Inflation appeared to be moderating, policy rates were expected to stabilize or decline, and global institutions projected a relatively stable macro backdrop. The IMF, for example, forecasted global growth of around 3.3%, supported by improving financial conditions.
This mattered because venture capital is highly sensitive to liquidity cycles.
Lower rates reduce discount pressure, support valuations, and—critically—reopen exit pathways.
The assumption was simple:
if capital becomes cheaper and exits become visible, venture activity follows.

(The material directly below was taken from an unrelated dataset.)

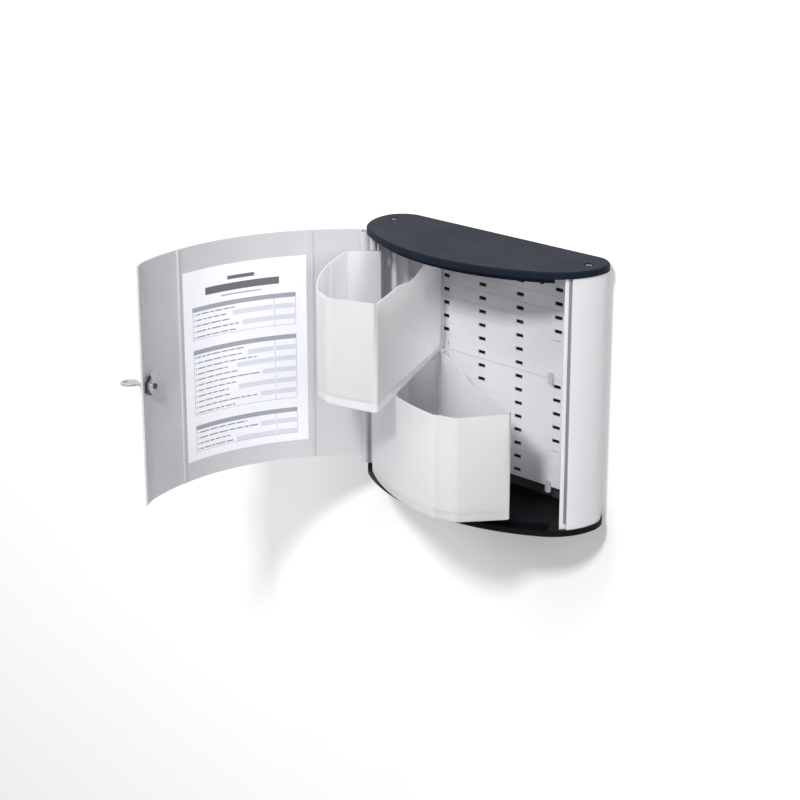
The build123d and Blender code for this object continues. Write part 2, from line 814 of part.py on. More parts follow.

The Headline Rebound Masked Structural Concentration
Early 2026 data initially supported that narrative.
Global venture funding surged:
- ~$55B in January
- ~$189B in February (record high)
However, the composition of that capital tells a very different story.
- ~83% of February funding went to just three companies
- ~90% concentrated in AI-related investments
- Majority allocated to mega-rounds ($100M+)
This is not a broad recovery.
This is Capital Flight to Quality & Scale.
In a higher-rate environment, LPs and late-stage investors are no longer optimizing for upside—they are minimizing risk by concentrating capital into:
- category leaders
- infrastructure monopolies
- perceived “inevitable winners”
The consequence is structural:
Capital is not returning to the ecosystem.
It is bypassing it.
The Crisis Is Not Dry Powder—It Is Capital Irrigation Failure
The crisis is not a lack of capital.
It is a failure of distribution.
The system has liquidity—but it does not flow.
The crisis is not a lack of “Dry Powder,” but a failure of “Capital Irrigation.”
Capital is accumulating in a small number of deep reservoirs while large parts of the startup ecosystem remain underfunded.
This creates a widening structural gap:
- Top-tier companies → oversubscribed mega-rounds
- Median startups → extended fundraising cycles or failure
- Early-stage → survival depends on extreme capital efficiency
This dynamic deepens what can be described as a “Death Valley” for median startups:
- not weak enough to fail immediately
- not strong enough to attract concentrated capital
The result is a slow erosion of the middle layer of innovation.
The Recovery Thesis Was Always Dependent on Exit Liquidity
Even with concentration risks, the recovery thesis still had internal logic.
Venture does not require perfect macro conditions—it requires functioning exits.
If IPO markets reopen and M&A activity stabilizes:
- capital recycles
- valuations anchor
- LP confidence returns
That is the mechanism that sustains the system.
However, this mechanism is currently impaired.
War, Inflation, and the Repricing of Risk
The macro path has shifted materially.
The expectation was easing.
The reality is renewed uncertainty.
Central banks are signaling:
- higher-for-longer rate scenarios
- persistent inflation risks driven by energy shocks
This has direct implications for venture:
- Cost of Capital Remains Elevated
→ Discount rates stay high
→ Growth valuations remain constrained - Energy-Driven Cost Inflation (OPEX Impact)
→ Rising energy prices increase operational costs
→ Particularly critical for AI companies dependent on high GPU usage
This creates a paradox:
The same AI sector attracting the majority of capital
is also increasingly exposed to rising energy costs.
- Macro Volatility Reduces Risk Appetite
→ Investors prioritize certainty over optionality
Exit Freeze → DPI Drought → Liquidity Trap
The most critical constraint is not funding—it is liquidity.
IPO markets remain fragile:
- listings delayed or withdrawn
- valuation discovery remains uncertain
This leads to a structural breakdown:
No exits → No distributions → No new commitments
This is the emergence of:
The “DPI Drought”
- Funds are unable to return capital to LPs
- Realized returns lag significantly
The “Liquidity Trap in VC Ecosystem”
- LPs lack liquidity to commit to new funds
- Fundraising cycles extend dramatically
- Capital recycling slows across the system
This creates a feedback loop:
Exit stagnation → Capital lock-up → Fundraising slowdown → Reduced deployment
The system becomes internally constrained, regardless of headline funding numbers.
The Market Is Entering “Depth Without Breadth”
The most likely outcome for 2026 is not recovery—but bifurcation.
- Elite AI platforms → abundant capital
- Infrastructure layer → strong demand
- Top decile funds → continued access
But beneath that:
- Mid-tier funds → fundraising pressure
- Growth-stage companies → valuation compression
- Early-stage ecosystem → selective survival
The market is witnessing “Depth without Breadth”—a fragile peak supported by a narrowing base.
The venture market is not out of money.
It is structurally imbalanced.
Capital exists, but it is:
- narrower
- more selective
- more sensitive to macro shocks
2026 may look strong in aggregate data.
But for most founders and most funds, the underlying reality may remain unchanged:
a constrained, uneven, and fragile venture environment.